The adventures of a WWII tank battalion operating in Germany can be an entertaining read with enough attention to the action. What makes Killer Tank different is that Daniels creates this really interesting back story between Hagen and Dixon. Through the first 100-pages the readers can easily determine that the two have history with each other. But, when Hagen begins to romance a beautiful French woman, Dixon becomes Hell-bent on destroying any hopes for Hagen's happiness. What is the history between these two American commanders? How could anything warrant this much hatred and animosity? I won't ruin the story for you, but the tension and suspense eventually percolates to a hot, boiling inferno. Just when I thought I had it figured out, the last few pages came out of left field with a right hook. I was dumbfounded.

With the focus on character development and a thick tension between Dixon and Hagen, Killer Tank serves as a hybrid of WWII and crime-noir storytelling. While I wasn't necessarily bored with the plotting and pace, I will say that Daniels never fully commits to either genre. When I wanted a more serious action novel the story slowed to a conversational tone. When I needed the characters to come to blows, the military action consumed the story. I couldn't quite walk the high beam that Norman Daniels built for me. The balancing act didn't work as well as I had hoped for. But, nevertheless Killer Tank is an entertaining read that probably could have been improved with a few precise touch-ups to the storytelling. You won't hate it, but I'm not sure how necessary this paperback really is. There are far better crime-noir and WW2 books out there.

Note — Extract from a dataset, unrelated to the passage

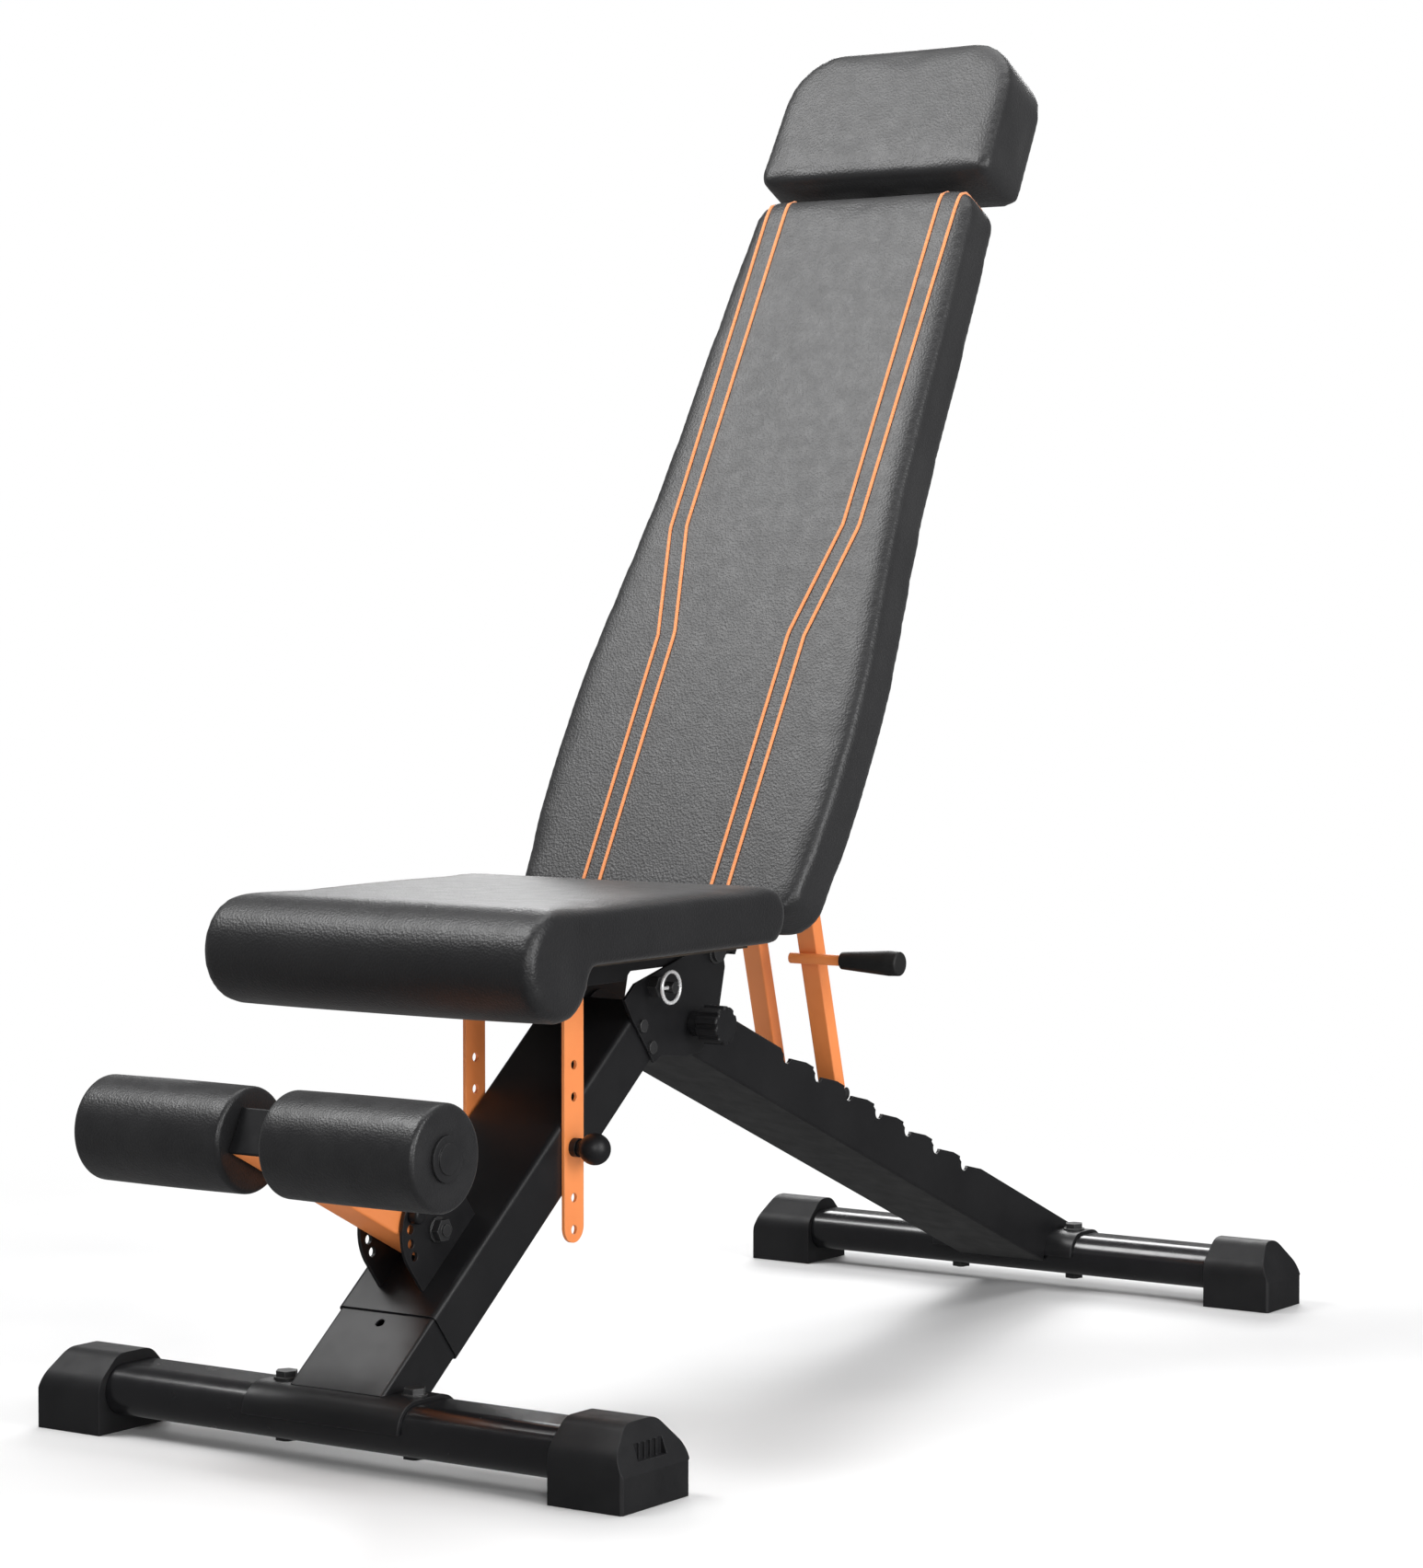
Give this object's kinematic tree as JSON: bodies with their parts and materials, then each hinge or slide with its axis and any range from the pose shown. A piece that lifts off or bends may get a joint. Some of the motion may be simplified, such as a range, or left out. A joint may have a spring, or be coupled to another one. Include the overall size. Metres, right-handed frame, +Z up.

Buy a copy of this book HERE

Thursday, February 18, 2021

Later

Since 2004, Hard Case Crime has been the nation’s most successful publisher of new and reprint crime fiction. In 2005, the upstart paperback house struck literary gold with the publication rights to Stephen King’s The Colorado Kid. It happened again in 2013 with Joyland, and now again in 2021 with his new book Later.

Our narrator is a 22 year-old young man named Jamie Conklin telling the reader the story of things that happened when he was a kid. Jamie is the only son of a single, literary agent mother in Manhattan. Jamie also sees dead people - pretty much just like the kid in The Sixth Sense. He warns the reader in his intro, “I think this is a horror story.” It’s the truth, but the story takes awhile to heat up before things get truly scary.

Jamie explains that dead people always tell the truth when they talk to him. Sometimes they say something funny and blunt like telling the boy that his school art project sucks. Other times it’s a useful tip like where the old lady hid her jewels before she passed away. His access to the dead is limited to the few days after passing before the deceased fade away into the great beyond. Jamie is candid with his mom about his ability, and she warns him to never tell anybody that he sees dead people.

Later jumps around quite a bit while focusing on Jamie’s upbringing and a variety of incidences where his ability to see and illicit information from dead people proves useful. Mom’s best friend is an NYPD detective named Liz. She’s the stacked brunette on the book’s cover. Over time, Liz comes to believe and accept Jamie’s sixth-sense and figures out some uses for it in the realm of her police work. As such, Jamie gets pressed into service by Liz using his unusual ability.

King writes Later in a breezy first-person style with super-short chapters that are easy to follow despite the often non-linear timeline. It takes forever for an actual plot to develop, but you don’t really mind because Jamie is a likable kid who makes the reader invested in his well-being. As advertised, the paperback eventually becomes a horror story with some honest-to-goodness creepy and unsettling set-pieces reminding the reader that Stephen King still has chops.

Beyond that, there’s not much to tell that won’t spoil the fun for you. Later is a quick and fulfilling read - arguably the strongest and most on-brand of his Hard Case Crime offerings. King excels at this kind of of coming-of-age horror story with vivid characters and chilling situations with a good hero confronting supernatural evil. King has a large back catalogue of epic works, so Later is unlikely to be your favorite among them. However, I can’t imagine any of his fans walking away dissatisfied from this superb little novel.